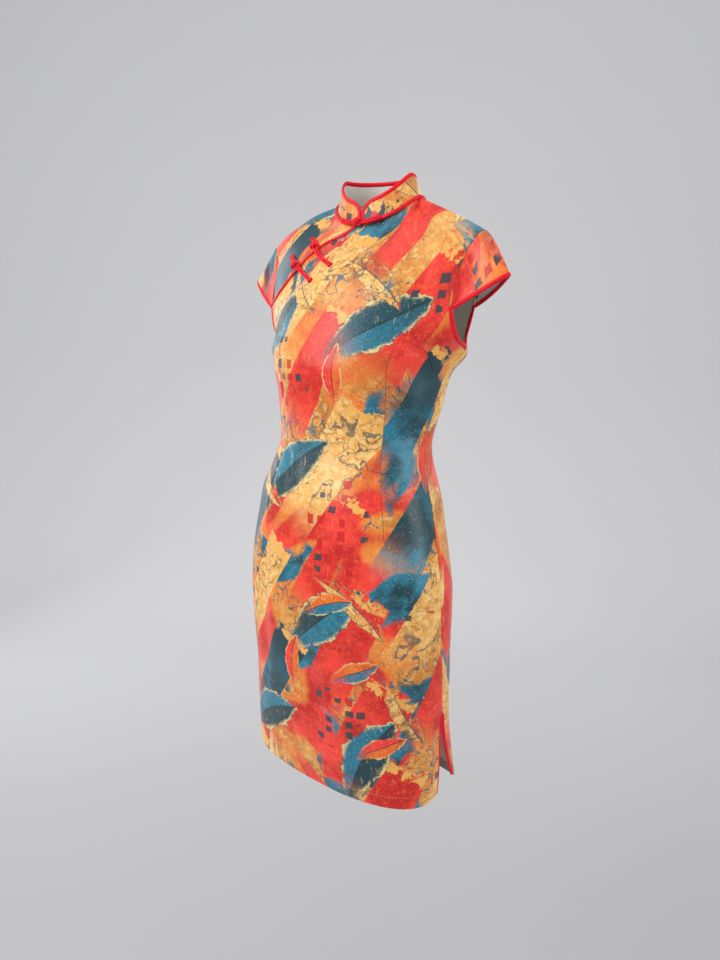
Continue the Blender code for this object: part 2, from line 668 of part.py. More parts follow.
def neck_path():
    line, panel_out = neckline()
    collar_out = unit((line - [0, COLLAR_CENTRE_Y, 0]) * np.array([1, 1, 0]) + [0, 0, 0.02])
    between = unit(panel_out + collar_out)
    reach = (PIPING + SEAM_GAP) / np.sum(between * panel_out, -1, keepdims=True)
    path = line + between * (reach + 2 * SEAM_GAP)
    both = np.concatenate([path, between], -1)
    ends = SEAM_GAP, travelled(path)[-1] - SEAM_GAP
    return np.concatenate([along_line(both, ends[:1]), both[1:-1], along_line(both, ends[1:])])


# %% Frogs: knotted buttons and their loops, each half a doubled cord
def knot_rings(centre, forward):
    """Centres and radii of a ball at the end of a cord."""
    turn = np.linspace(-0.62, 0.92, 6) * math.pi / 2
    return centre + np.outer(np.sin(turn) * KNOT, forward), np.cos(turn) * KNOT


def add_button_half(name, cord, out, centre):
    """A cord that ends in a knot."""
    cord = cord[np.linalg.norm(cord - centre, axis=-1) > KNOT * 1.05]
    rings, radii = knot_rings(centre, unit(centre - cord[-1]))
    path = np.concatenate([cord, rings])
    widths = np.concatenate([np.full(len(cord), FROG_WIDTH), radii])
    heights = np.concatenate([np.full(len(cord), FROG_DEPTH), radii])
    up = np.concatenate([out[:len(cord)], np.repeat(out[-1:], len(rings), axis=0)])
    add_object(name, tube_mesh(path, up, widths, heights, 8), RED)


def add_loop_half(name, cord, out):
    size = np.ones(len(cord))
    add_object(name, tube_mesh(cord, out, size * FROG_WIDTH, size * FROG_DEPTH, 6), RED)


def make_opening_frog(name, bar_end, crossing, tail_end, piping_path):
    bar_end, crossing, tail_end = (np.array(place) for place in (bar_end, crossing, tail_end))
    over = 2 * PIPING + SEAM_GAP - UNDERLAP_INSET + SEAM_GAP + FROG_DEPTH
    flat = SEAM_GAP * 2 + FROG_DEPTH
    share = np.linspace(0, 1, 9)
    place = bar_end + (crossing - bar_end) * share[:, None]
    level = flat + (over - flat) * ease((share - 0.62) / 0.25)
    base, out = on_panel("front", place[:, 0], place[:, 1])
    add_loop_half(f"{name}_loop", base + out * level[:, None], out)
    past = np.linspace(0, 1, 60)
    place = crossing + (tail_end - crossing) * past[:, None]
    line, line_out = on_panel("front", place[:, 0], place[:, 1])
    ball_level = KNOT + SEAM_GAP * 2 - UNDERLAP_INSET
    centres = line + line_out * ball_level
    clear = np.linalg.norm(centres[:, None] - piping_path[None], axis=-1).min(axis=1)
    first = int(np.flatnonzero(clear > KNOT + PIPING + SEAM_GAP)[0])
    share = np.linspace(1, past[first], 7)
    place = crossing + (tail_end - crossing) * share[:, None]
    base, out = on_panel("front", place[:, 0], place[:, 1])
    low = flat - underlap_inset(place[:, 0], place[:, 1])
    level = low + (ball_level - low) * ease(np.linspace(-0.8, 1, 7))
    add_button_half(f"{name}_button", base + out * level[:, None], out, centres[first])


def make_neck_frog(name, path):
    length = travelled(path)[-1]
    stand = PIPING + SEAM_GAP + FROG_DEPTH
    centre = along_line(path, [0.0])[0]
    centre = centre[:3] + centre[3:] * (PIPING + SEAM_GAP + KNOT)
    left = along_line(path, np.linspace(NECK_FROG_REACH["left"], KNOT + 3 * SEAM_GAP, 8))
    right = along_line(path, length - np.linspace(NECK_FROG_REACH["right"], KNOT, 8))
    left_out, right_out = unit(left[:, 3:]), unit(right[:, 3:])
    add_loop_half(f"{name}_loop", left[:, :3] + left_out * stand, left_out)
    add_button_half(f"{name}_button", right[:, :3] + right_out * stand, right_out, centre)


# %% The dress
for item in list(bpy.data.objects):
    bpy.data.objects.remove(item, do_unlink=True)
make_front()
make_underlap()
make_back()
for wearer_side in ("left", "right"):
    for bound_panel in ("front", "back"):
        make_slit_piping(wearer_side, bound_panel)
red_paths = []
for wearer_side, sign in (("left", 1.0), ("right", -1.0)):
    hem_path, hem_out = make_sleeve(f"sleeve_{wearer_side}", sign)
    piping(f"sleeve_piping_{wearer_side}", hem_path, hem_out)
    underarm_path, underarm_out = armhole_path(sign)
    underarm_path, underarm_out = trimmed(underarm_path, underarm_out, [halved(hem_path)],
                                          2 * PIPING + SEAM_GAP)
    piping(f"armhole_piping_{wearer_side}", underarm_path, underarm_out)
    red_paths += [halved(hem_path), underarm_path]
make_collar()
round_neck = neck_path()
piping("neck_piping", round_neck[:, :3], round_neck[:, 3:])
slant, slant_out = opening_path()
neck_fine = halved(halved(halved(round_neck[:, :3])))
slant, slant_out = trimmed(slant, slant_out, red_paths + [neck_fine], 2 * PIPING + SEAM_GAP)
piping("opening_piping", slant, slant_out)
slant_fine = halved(halved(slant))
for frog_name, bar_end, crossing, tail_end in FROGS:
    make_opening_frog(frog_name, bar_end, crossing, tail_end, slant_fine)
make_neck_frog("frog_collar", round_neck)
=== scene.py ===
# %% [markdown]
# # A short satin dress with a stand collar
#
# A fitted sheath in printed satin: front, back, an under piece beneath the slanting opening, cap sleeves,
# a stand collar, red satin piping on every edge but the hem, and knotted frogs. It is shown as it sits when
# worn, with nobody in it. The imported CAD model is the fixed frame, so every piece below is made in the same
# metres and in the same place as the solid that it stands for.

import math
from functools import partialmethod, reduce

import bpy
import numpy as np
from mathutils import Matrix, Vector


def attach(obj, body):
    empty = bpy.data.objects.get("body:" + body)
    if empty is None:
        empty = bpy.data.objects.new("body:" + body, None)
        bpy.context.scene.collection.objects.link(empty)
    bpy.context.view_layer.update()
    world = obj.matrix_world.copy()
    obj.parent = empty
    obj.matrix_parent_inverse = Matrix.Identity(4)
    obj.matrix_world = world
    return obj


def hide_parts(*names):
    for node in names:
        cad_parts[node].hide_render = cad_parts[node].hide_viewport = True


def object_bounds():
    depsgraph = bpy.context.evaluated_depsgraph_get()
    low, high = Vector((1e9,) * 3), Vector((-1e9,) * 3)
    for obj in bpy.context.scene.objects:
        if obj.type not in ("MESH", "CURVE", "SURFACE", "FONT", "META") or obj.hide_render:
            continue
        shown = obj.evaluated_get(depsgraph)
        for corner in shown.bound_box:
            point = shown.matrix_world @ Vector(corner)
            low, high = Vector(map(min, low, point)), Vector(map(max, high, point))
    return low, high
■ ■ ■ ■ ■
Copy, please, exactly the lines that start at the first line of the data and end at the line containing "return centre +", both kept and no others.

Finished answer:
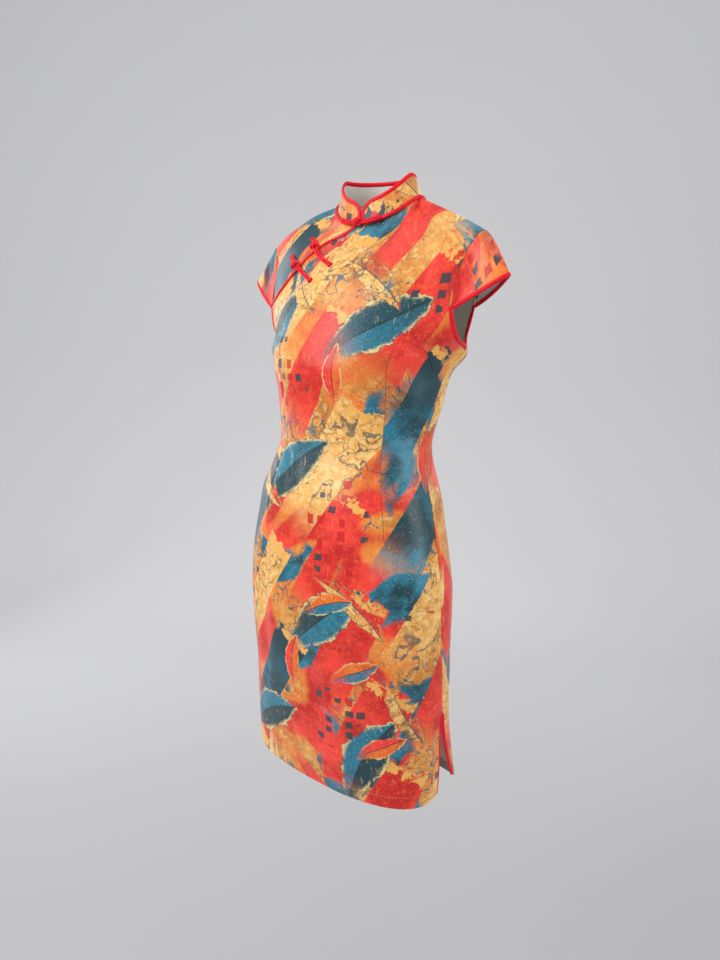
Continue the Blender code for this object: part 2, from line 668 of part.py. More parts follow.
def neck_path():
    line, panel_out = neckline()
    collar_out = unit((line - [0, COLLAR_CENTRE_Y, 0]) * np.array([1, 1, 0]) + [0, 0, 0.02])
    between = unit(panel_out + collar_out)
    reach = (PIPING + SEAM_GAP) / np.sum(between * panel_out, -1, keepdims=True)
    path = line + between * (reach + 2 * SEAM_GAP)
    both = np.concatenate([path, between], -1)
    ends = SEAM_GAP, travelled(path)[-1] - SEAM_GAP
    return np.concatenate([along_line(both, ends[:1]), both[1:-1], along_line(both, ends[1:])])


# %% Frogs: knotted buttons and their loops, each half a doubled cord
def knot_rings(centre, forward):
    """Centres and radii of a ball at the end of a cord."""
    turn = np.linspace(-0.62, 0.92, 6) * math.pi / 2
    return centre + np.outer(np.sin(turn) * KNOT, forward), np.cos(turn) * KNOT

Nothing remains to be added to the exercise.